Overall this is a perfect game for the kids and one that matches up well against some of the better family orientated offerings that have graced the 360 thus far. Nothing here is overly original or taxing but it all comes together to provide a good few hours of fun. A bit more work could have gone into the story most notably into the humour, which seems strangely lacking at times, but you could certainly do a lot worse than this. The game is easy to pick up and play and offers enough fun and variety to keep you entertained. No doubt you will argue that you bought it for the kids, but don't be suprised to find yourself mildly entertained by sneaking around inside a bunny.

The voice work is charming but fairly generic in terms of plot, and the music, while decent, seems non-existent at times.

A game that is almost saccharine sweet in terms of cuteness but thankfully all of the characters have enough personality to win through and make the art style work. There are far too few enemies though and fighting the same ones over and over soon gets repetitive.

Easy to pick up and play, plus the learning curve is ideal for younger gamers. New skills and characters are perfectly placed to keep things interesting, although you may well get tired of the same formula of gameplay level after level.
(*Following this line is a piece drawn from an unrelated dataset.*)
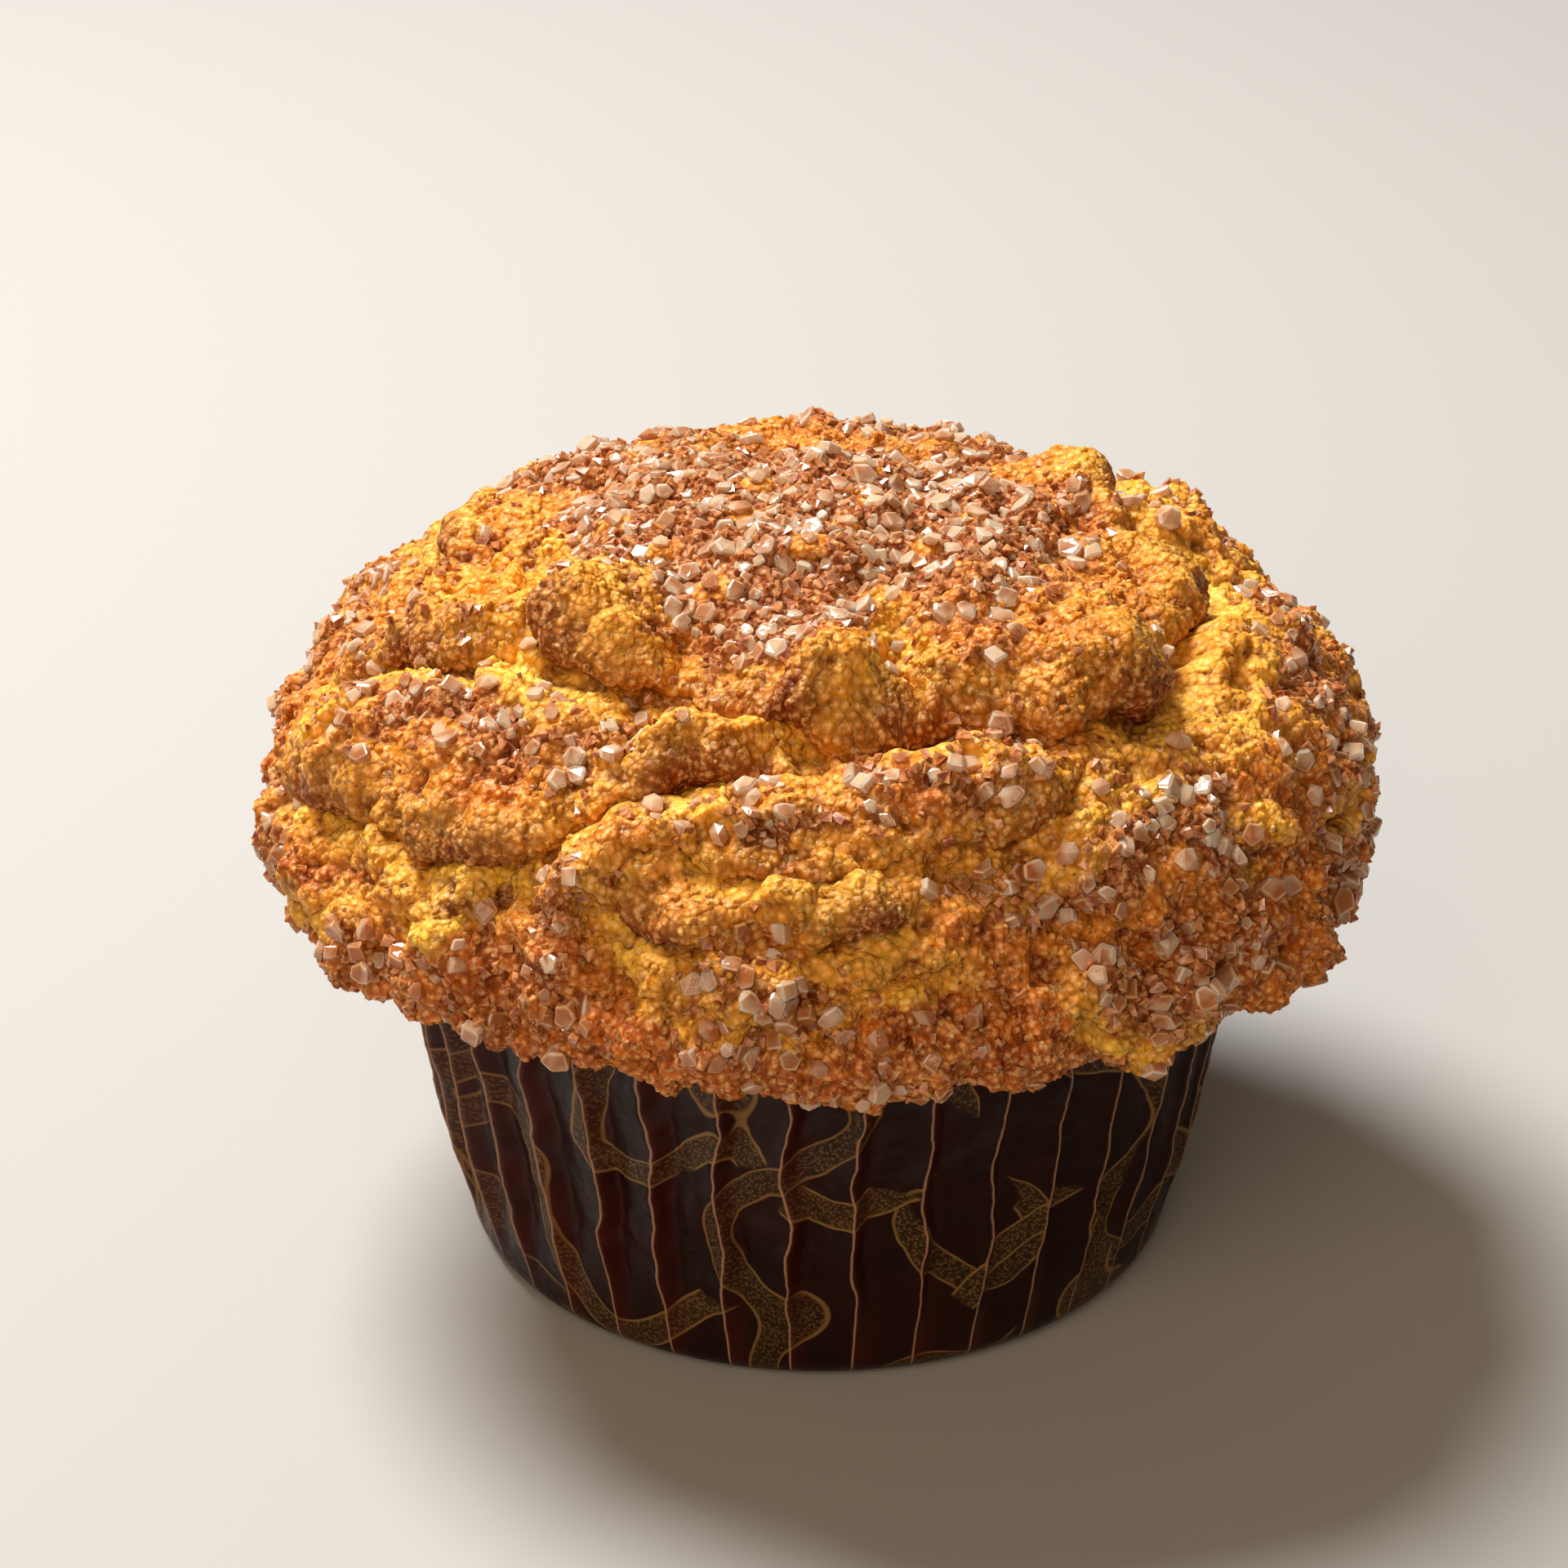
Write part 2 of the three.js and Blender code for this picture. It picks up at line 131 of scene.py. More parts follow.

A story that has been seen countless times before but one that is presented in such a way that you cannot help but be drawn in and have a good time. Sadly you will probably only ever play the game once and then never come back – but that one playthrough is well worth your time.

A bog standard list but one that has far too many points firmly in the collectables corner. Thankfully the little blighters are not too taxing to find but it does detract from the game some what. Other than that, you can rack up quick points just running through the game on Hard and beating up all of the bosses. A nice, easy one thousand points.

A perfect game for the kids but with enough fun to keep the adults entertained as well. You will never feel too taxed or too engrossed for that matter but the cute charm of the game shines through and means there is plenty of entertainment to be had.